When Israel invaded Lebanon in 1982, Norman's opposition to war collided with the increasingly brutal trajectory of the “Jewish” state.
Israel bases its right to existence on the supposed eternal hostility of non-Jews to the Jewish people, who depend on the security a nation state brings. Israel bases its right to mete out violence and destruction on the enormous violence meted out to European Jews by the Nazis. How can the bombing of Lebanon and Gaza be compared to the death camps, to the annihilation Hitler sought to bring upon the Jews? The Holocaust Industry (the title of one of Finkelstein's books) exists, he argues, to use the legacy of that time to justify the state of Israel. The Holocaust is like an inexhaustible bank account of horrors that Israel can draw on – in a more moderate, “democratic” way, more in sorrow than anger – and pay forward to the Palestinian people.
Finkelstein is a real problem, not just because of the strength of his arguments or the depth of his historical knowledge (which is great) but because as a child of the Holocaust he is in a way a trustee of that legacy of genocide.
His arguments and his knowledge are deeply significant though. Isolated though he might appear to be now – Finkelstein was driven out of his teaching positions at two US universities and has been detained and deported from Israel – if you were to survey Jewish intellectuals of the last 100 years it would be the Zionists, not Finkelstein, who would be in the minority. Socialism in one form or another was the mainstream political ideology of European Jews up until the Holocaust.
Finkelstein's mentor, Noam Chomsky, is a great example of this progressive anti-capitalist tradition that Finkelstein also represents.

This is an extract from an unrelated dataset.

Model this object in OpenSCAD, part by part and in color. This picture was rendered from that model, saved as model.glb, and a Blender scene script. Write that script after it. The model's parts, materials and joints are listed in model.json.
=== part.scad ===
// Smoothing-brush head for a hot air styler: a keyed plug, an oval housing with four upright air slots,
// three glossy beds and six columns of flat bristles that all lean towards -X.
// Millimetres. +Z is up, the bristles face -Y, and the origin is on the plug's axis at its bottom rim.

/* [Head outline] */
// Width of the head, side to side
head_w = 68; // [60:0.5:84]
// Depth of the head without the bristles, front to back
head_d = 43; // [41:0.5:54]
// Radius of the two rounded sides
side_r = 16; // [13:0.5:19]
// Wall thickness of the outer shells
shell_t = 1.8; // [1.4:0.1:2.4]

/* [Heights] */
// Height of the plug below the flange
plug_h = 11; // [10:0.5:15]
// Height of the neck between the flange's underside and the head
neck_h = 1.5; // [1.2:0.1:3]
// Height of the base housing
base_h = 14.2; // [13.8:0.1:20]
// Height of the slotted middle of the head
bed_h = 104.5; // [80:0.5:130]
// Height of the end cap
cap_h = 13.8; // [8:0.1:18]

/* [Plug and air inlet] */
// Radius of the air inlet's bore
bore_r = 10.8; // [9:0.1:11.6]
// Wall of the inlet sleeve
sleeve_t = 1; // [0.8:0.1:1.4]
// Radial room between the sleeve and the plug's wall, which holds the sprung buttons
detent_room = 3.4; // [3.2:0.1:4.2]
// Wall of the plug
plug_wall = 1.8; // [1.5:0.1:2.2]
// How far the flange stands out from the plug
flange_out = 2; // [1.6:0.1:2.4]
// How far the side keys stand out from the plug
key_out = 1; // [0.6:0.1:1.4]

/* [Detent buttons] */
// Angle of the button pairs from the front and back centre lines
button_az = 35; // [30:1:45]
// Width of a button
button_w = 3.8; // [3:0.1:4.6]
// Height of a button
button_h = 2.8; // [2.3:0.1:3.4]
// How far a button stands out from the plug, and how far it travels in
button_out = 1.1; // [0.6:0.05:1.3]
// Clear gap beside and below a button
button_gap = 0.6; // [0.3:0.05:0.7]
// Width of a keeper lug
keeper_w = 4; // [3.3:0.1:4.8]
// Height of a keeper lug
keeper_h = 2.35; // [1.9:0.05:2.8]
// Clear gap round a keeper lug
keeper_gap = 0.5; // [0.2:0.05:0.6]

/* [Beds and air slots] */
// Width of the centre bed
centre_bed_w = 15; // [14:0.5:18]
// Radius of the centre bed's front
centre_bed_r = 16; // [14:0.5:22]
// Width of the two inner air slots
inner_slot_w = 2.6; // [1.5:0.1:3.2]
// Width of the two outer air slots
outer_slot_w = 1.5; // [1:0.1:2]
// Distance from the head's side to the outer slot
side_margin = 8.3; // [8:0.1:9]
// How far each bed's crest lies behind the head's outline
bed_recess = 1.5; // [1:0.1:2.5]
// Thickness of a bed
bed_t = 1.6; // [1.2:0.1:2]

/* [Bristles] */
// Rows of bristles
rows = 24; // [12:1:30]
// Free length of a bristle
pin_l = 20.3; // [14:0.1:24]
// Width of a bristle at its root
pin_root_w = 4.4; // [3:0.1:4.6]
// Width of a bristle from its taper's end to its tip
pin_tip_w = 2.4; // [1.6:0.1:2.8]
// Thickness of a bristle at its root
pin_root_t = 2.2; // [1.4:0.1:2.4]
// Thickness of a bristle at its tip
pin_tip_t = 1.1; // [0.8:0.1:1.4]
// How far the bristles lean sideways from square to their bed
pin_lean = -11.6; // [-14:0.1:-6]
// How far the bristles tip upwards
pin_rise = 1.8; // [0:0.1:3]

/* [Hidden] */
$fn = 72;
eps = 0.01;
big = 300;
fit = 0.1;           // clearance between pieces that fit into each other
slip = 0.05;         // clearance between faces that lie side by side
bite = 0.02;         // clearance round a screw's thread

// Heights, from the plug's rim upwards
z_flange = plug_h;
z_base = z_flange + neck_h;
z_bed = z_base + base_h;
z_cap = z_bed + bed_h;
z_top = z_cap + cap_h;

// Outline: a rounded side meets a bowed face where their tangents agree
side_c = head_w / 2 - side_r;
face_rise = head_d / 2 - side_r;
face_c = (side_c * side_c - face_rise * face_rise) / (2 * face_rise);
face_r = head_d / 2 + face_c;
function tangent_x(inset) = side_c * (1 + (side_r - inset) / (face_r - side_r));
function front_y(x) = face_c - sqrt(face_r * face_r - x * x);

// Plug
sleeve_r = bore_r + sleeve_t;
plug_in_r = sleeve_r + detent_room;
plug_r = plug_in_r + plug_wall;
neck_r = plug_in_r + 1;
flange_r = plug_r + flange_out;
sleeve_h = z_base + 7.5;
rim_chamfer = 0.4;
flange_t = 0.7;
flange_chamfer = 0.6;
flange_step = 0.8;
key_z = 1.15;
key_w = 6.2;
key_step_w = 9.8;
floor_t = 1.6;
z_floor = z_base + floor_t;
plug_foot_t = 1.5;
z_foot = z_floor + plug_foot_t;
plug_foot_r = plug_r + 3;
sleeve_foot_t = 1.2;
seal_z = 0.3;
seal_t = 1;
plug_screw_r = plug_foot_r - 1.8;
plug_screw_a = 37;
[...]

Nonetheless, the times are against him and he is a lonely figure. In some ways, this is self-inflicted. Finkelstein could have kept his radical politics and his condemnation of Israel as a sideline to, say, rebutting the Holocaust denier David Irving or US imperialism. Instead he has chosen the more difficult path, to make what is closest to his heart his life's work. He is a passionate public intellectual. He is a prophet.